Sacrificing Readability for Style
If people can't read your content comfortably, nothing else matters. Always prioritize clarity, especially for body text and essential information.
Forgetting About Accessibility
Consider users with visual impairments or dyslexia. Certain fonts are more accessible than others. Avoid fonts with ambiguous characters (where "l" and "1" look identical, for example).
Building Your Typography System
Once you've selected your fonts, document how they should be used. Your typography system should specify:
- Font hierarchy: Which font for H1, H2, H3, body, captions, etc.
- Sizes: Specific pixel or point sizes for each use case
- Weights: When to use bold, regular, light
- Colors: How your fonts interact with your color palette
- Spacing: Line height, letter spacing, paragraph spacing
- Don'ts: What to avoid (stretching fonts, using unapproved alternatives)
This documentation ensures consistency whether you're the one designing or someone else is creating assets for your brand.
Free Resources for Finding Brand Fonts
You don't need an expensive license to find great typography. Here are reliable free resources:
- Google Fonts: Hundreds of free, web-safe fonts with commercial licensing
- Font Squirrel: Curated free fonts, all cleared for commercial use
- Adobe Fonts: Included with Adobe Creative Cloud subscriptions
- Fontshare: High-quality free fonts from Indian Type Foundry
Putting It All Together
Choosing brand fonts isn't about finding the prettiest typeface—it's about finding typography that communicates who you are and serves your audience well.

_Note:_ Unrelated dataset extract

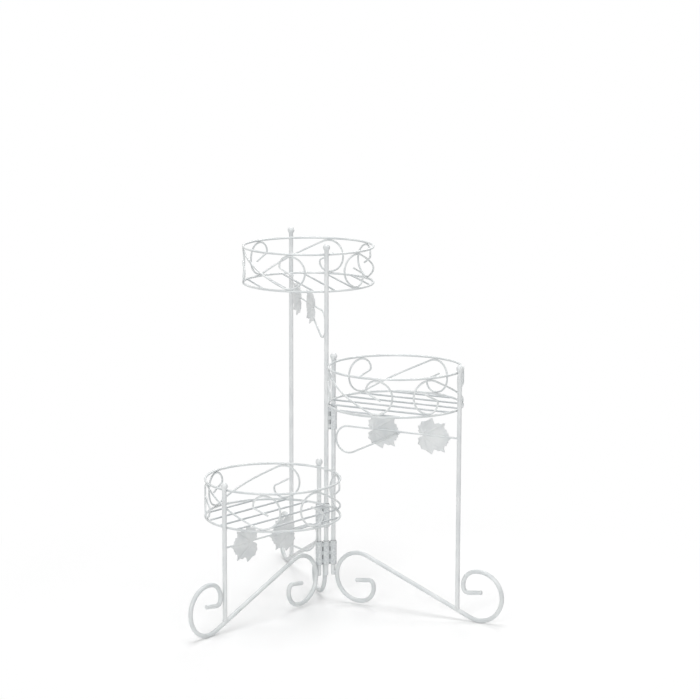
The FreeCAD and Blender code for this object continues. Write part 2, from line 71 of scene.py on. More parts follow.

Remember these key takeaways:
- Your fonts should reflect your brand personality
- Prioritize readability and versatility
- Stick to two fonts maximum
- Create contrast through pairing
- Document everything in your brand guidelines
Typography might seem like a small detail, but it's one of those details that separates amateur brands from professional ones. Get it right, and your brand will feel more cohesive, credible, and memorable.